The company has never held an affinity workshop of this scale. I sent out an email asking for assistance from colleagues who were interested in learning about affinity mapping. The initial workshop I held was centered around project background and how to consolidate ideas into Post-It notes. Volunteers were given a homework assignment to read the introductory pamphlet and translate the attached instructor transcript into notes.

Generating Insights From the Data

Affinity Mapping

We split everyone up into teams and asked them to work together and sort the notes into groups. They were asked to name those groups. Finally, using the sorted groups, teams were asked to come up with insights they gathered from their readings.

We reconvened at the end of the workshop to create the master affinity map of all the notes and share our insights. Since this was the first time we had held an affinity mapping workshop of this scale, I thought it was important to spend some time in retrospective exploring ideas of how to improve on this workshop.

Figure 1.5 Affinity mapping workshop.

Generating Design Artifacts

Personas

The research allowed me to create archetypes centered around real people in the field. I summarized all the instructors we interviewed into four types of people. This will allow stakeholders to understand instructor preferences and empathize with their needs.

Figure 1.6 Personas from research.

Painting the Instructor Experience

Journey Map

I compiled the research and created an instructor's journey from preparation before the semester to adaptation of the course after the semester ends. The journey was separated into new courses and existing courses and the work and pain points that instructors experience over time.

Figure 1.7 Instructor journey map.

Using Research to Generate Key Insights

Research Report

We were able to synthesize 11 major insights from the instructors. Each insight delves deeper into how each archetype deals with the individual concerns that arise from teaching.

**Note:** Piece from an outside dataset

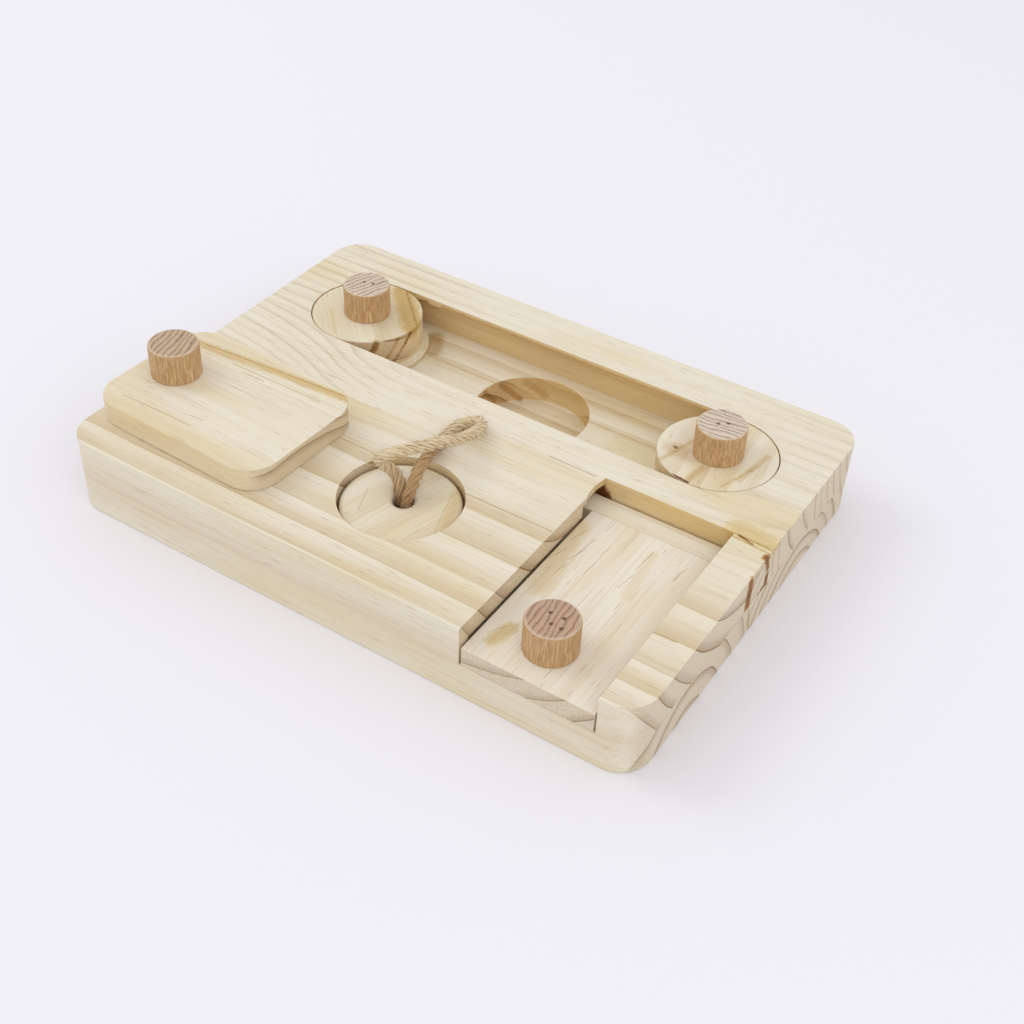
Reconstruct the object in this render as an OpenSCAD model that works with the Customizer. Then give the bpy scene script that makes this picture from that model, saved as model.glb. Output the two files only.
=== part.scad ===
// Foraging puzzle board for a small pet. Two pine planks, glued face to face, hold six
// treat cups in two rows. Two flanged pucks slide in an undercut channel over the back
// row. The front row has a swivel cover, a lift-out plug with a rope loop and a captive
// sliding lid. Both channels are cut through the upper plank, with their undercuts milled
// from its underside, so that the lower plank is their floor.
// Millimetres. +X is to the right, +Y to the back and +Z up. The origin is the middle
// of the board's underside.

/* [Board] */
// Length of the board, left to right
board_length = 180; // [160:1:220]
// Depth of the board, front to back
board_depth = 130; // [124:1:160]
// Thickness of the board
board_height = 23; // [22:0.5:30]
// Thickness of the lower plank, whose top is the floor of both channels
lower_height = 11; // [8:0.5:13]
// Radius of the board's upright corners
board_corner = 9; // [2:0.5:12]

/* [Cups] */
// Distance between two cups in a row
cup_pitch = 60.2; // [58:0.1:64]
// Diameter of a treat cup
cup_d = 34.6; // [30:0.2:36]
// Wood left under a cup
cup_floor = 2.5; // [2:0.5:5]
// Place of the back row, in front of or behind the middle
back_row_y = 32.5; // [30:0.1:34]
// Place of the front row
front_row_y = -33.4; // [-35:0.1:-31]

/* [Channel and pucks] */
// Width of the channel's opening at the top
channel_width = 34.4; // [30:0.2:36]
// Width of the undercut below the lips
undercut_width = 40.8; // [38:0.2:44]
// Thickness of the lips that hold the pucks down
lip_height = 2; // [1.5:0.1:4]
// Diameter of the puck that shows in the channel
puck_d = 33.8; // [29:0.2:35]
// Diameter of a puck's retaining flange
flange_d = 37.6; // [36:0.2:40]
// Thickness of the retaining flange
flange_height = 1.6; // [1.5:0.1:4]

/* [Knobs] */
// Diameter of a knob
knob_d = 14.2; // [10:0.1:18]
// Height of a knob
knob_height = 9.8; // [8:0.2:14]
// Rounding of a knob's top edge
knob_round = 0.7; // [0.2:0.1:2]

/* [Plug and rope] */
// Diameter of the recess that the plug drops into
plug_recess_d = 34; // [32:0.2:36]
// Diameter of the plug
plug_d = 32.6; // [31:0.2:33.4]
// Thickness of the plug
plug_height = 6; // [4:0.5:8]
// Height of the shoulder that the plug rests on
shoulder_height = 15; // [13:0.5:17]
// Diameter of the cup below the plug
plug_cup_d = 29; // [24:0.5:30]
// Diameter of the hole that the rope goes through
rope_hole_d = 5.6; // [5.5:0.1:8]
// Diameter of the rope
rope_d = 3; // [2.6:0.1:3]
// Diameter of a strand of the rope where the hole squeezes it
rope_squeezed_d = 2.6; // [2.3:0.1:2.6]

/* [Swivel cover] */
// Length of the cover
cover_length = 60.4; // [54:0.2:62]
// Depth of the cover
cover_depth = 43.5; // [38:0.5:46]
// Thickness of the cover
cover_height = 7; // [7:0.5:10]
// Radius of the cover's corners
cover_corner = 9; // [3:0.5:14]
// Angle that the cover is turned by at rest
cover_turn = -2.3; // [-5:0.1:5]

/* [Sliding lid] */
// Width of the lid's channel
lid_channel_width = 38.4; // [36:0.2:42]
// Depth of the grooves that the lid's ears run in
lid_groove_depth = 3.9; // [3:0.1:4.5]
// Thickness of the lid's panel
lid_height = 6; // [5:0.1:7]
// Depth of the cross bar at the back of the lid, front to back
bar_depth = 6.9; // [6:0.1:9]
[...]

Instructors Rely Heavily on Textbook

We know that instructors tend to rely on a textbook to provide homework and resources for the students. Students have been vocal about needing some format to reference in order to study and learn.

Current Events

Current events from the news and reliable sources serve as a medium to apply knowledge learned in the classroom. Instructors use this as a way to keep learning interesting and relevant.

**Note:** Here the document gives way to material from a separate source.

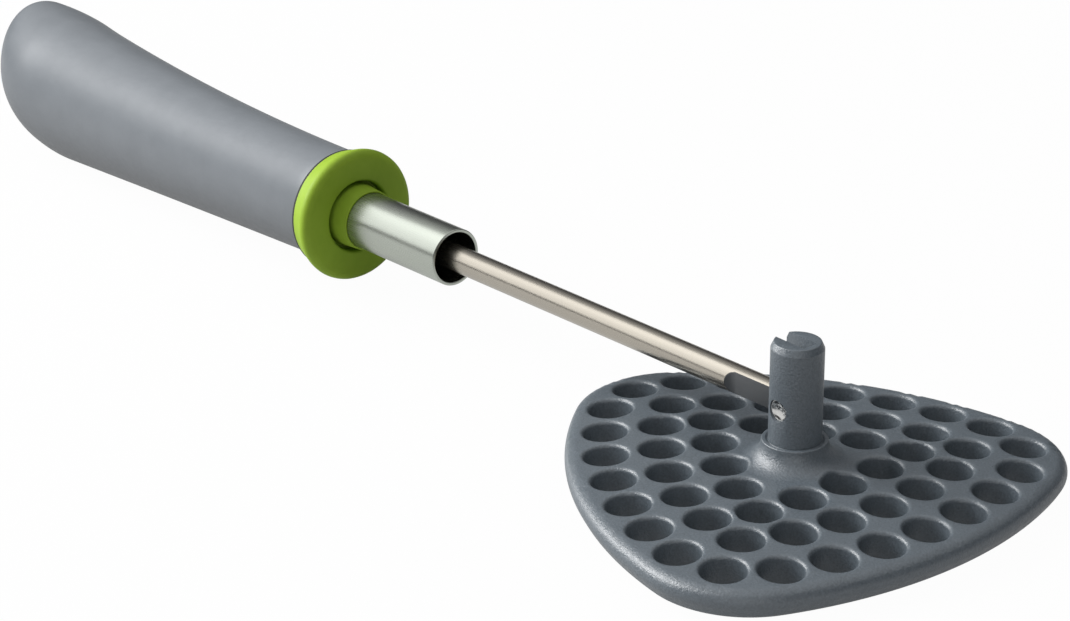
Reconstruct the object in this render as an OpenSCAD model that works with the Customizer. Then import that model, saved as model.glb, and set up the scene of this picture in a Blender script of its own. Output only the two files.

Online Credible Sources and Social Media

Instructors aren't afraid of using social media as a way to gather resources for the classroom, as long as they also vet the information before presenting it to their students. Other means of gathering resources for the classroom involving perusing credible sources like Google Scholar and online academic journals.

Final Thoughts

Retrospective

Blockers

I initially started by reaching out to professors directly from my own pool of contacts. I had reached out to marketing for a list of professors that signed up to receive marketing email from us, but for some reason was met with friction. Stakeholders were definitely trying to be helpful with resources, but there were definitely road blocks due to this being our first big research project.

Synthesis

Stakeholders and I differ in terms of how we wanted to approach the synthesis process. I wanted everyone to meet together and help formulate one affinity map. The stakeholders wanted separate groups of redundant data. This was a lack of understanding on how to complete research synthesis from the stakeholder side. In retrospect, I should have been more adamant in my perspective as to optimize the synthesis plan. Ultimately, we were still able to reach our goal, but the process was definitely slower.

Insights

Stakeholders were using research insights to pivot and validate product goals. Overall, we wanted to know where we can integrate or enhance our products to improve the instructor teaching experience.

  1. Is there a market space for a new product for instructors?
  2. Where can we make minor enhancements to existing products to meet instructor needs?

For example, in our Bookshelf reader application, stakeholders were considering a current events section in the student view. This was validated by the research insight that instructors utilize current events from various sources to apply their teaching.